Cambodian women workers enter a factory compound in Phnom Penh on October 5, 2018. (Photo: AFP)
  • Phoung Vantha and Lay Sopheavotey
  • January 8, 2021 10:28 AM

Due to a law being delayed in U.S. Congress, this may affect Cambodia whose biggest export market is the U.S.

PHNOM PENH--Travel goods manufactured in Cambodia and exported to the United States no longer benefit from the low taxation rate provided by the US Generalized System of Preferences (GSP) scheme.

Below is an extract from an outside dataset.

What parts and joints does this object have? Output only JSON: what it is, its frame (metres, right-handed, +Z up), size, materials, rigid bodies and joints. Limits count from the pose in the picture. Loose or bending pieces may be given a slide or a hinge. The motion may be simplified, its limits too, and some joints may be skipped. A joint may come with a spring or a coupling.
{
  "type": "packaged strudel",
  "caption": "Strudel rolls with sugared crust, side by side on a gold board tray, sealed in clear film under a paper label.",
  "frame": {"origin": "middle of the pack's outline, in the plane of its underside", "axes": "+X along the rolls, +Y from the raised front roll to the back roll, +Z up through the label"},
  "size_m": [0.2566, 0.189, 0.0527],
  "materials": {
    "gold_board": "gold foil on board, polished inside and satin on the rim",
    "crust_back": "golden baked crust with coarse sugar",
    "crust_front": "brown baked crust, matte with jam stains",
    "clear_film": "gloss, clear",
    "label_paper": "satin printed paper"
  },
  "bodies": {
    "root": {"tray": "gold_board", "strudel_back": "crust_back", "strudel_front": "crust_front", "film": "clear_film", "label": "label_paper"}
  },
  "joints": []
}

On Jan. 6, the Garment Manufacturers Association in Cambodia (GMAC) announced that the GSP scheme had expired on Dec. 31, 2020, due to the US Congress delaying the passing of the law to re-validate it. As many as 119 countries and territories and all their buyers and importers who export to the United States will now be taxed according to the most-favored-nation (MFN) status tariffs. This will be a challenge until the GSP scheme is re-validated, GMAC said.



"For Cambodia, garment products under MFN status are taxed about 12 to 33 per cent,” said Ath Thorn, president of the Cambodian Labour Confederation, on Jan. 7. “GSP was more special than [MFN] as it sets a 0-tax exemption on travel goods and luggage. And other goods…are only taxed about 2 to 12 per cent.”



With the MFN status, goods exported from Cambodia to the US will be taxed about 10 to 30 per cent, Thorn said, adding that he was greatly concerned that the GSP scheme's expiration was affecting Cambodia's exports and especially travel goods such as handbags, suitcases and backpacks.



However, Thorn said that President-elect Joe Biden, who is a member of the Democratic Party in the US, might continue the GSP program for underdeveloped countries.



But he urged the Cambodian government to review and improve human rights, democracy, labor issues and policies in order to be ready to obtain the GSP scheme and any special preferential system from the US.



According to the US Embassy, Cambodia has benefited from the GSP scheme since 1997, with a total value of duty-free exports amounting to $850 million. Under the GSP program, Cambodia's travel-good exports to the US had increased from $50 million to nearly $1 billion in 2019.



The United States is Cambodia’s biggest export destination with $5.4 billion worth of goods exported from Cambodia to the US in 2019, according to the US Department of Commerce.   And despite the current pandemic, Cambodia’s exports to the US were up 23 percent in 2020, reaching $6 billion.



Still, the manufacturing sector in the country has yet to recover from the world’s economic crisis triggered by the pandemic. According to recent figures, more than 20,000 workers lost their jobs as over 100 factories closed due to COVID-19, Thorn said. 



On Dec. 24, 2020, the Cambodian government announced that factory workers in the garment, footwear and travel-good sector who lost their jobs due to the pandemic will continue to receive monthly cash payments of $70 until the end of March 2021.



The suspension of the US GSP scheme comes as Cambodia no longer benefits from the European Union’s preferential trading scheme Everything But Arms (EBA). In August 2020, the EU partially revoked the country’s access to EBA, citing human and labor rights violations. Roughly 20 percent more tariffs are now applied to Cambodia’s exports, which mostly consist of garments, textiles, footwear and travel goods thought to be worth around $1 billion annually.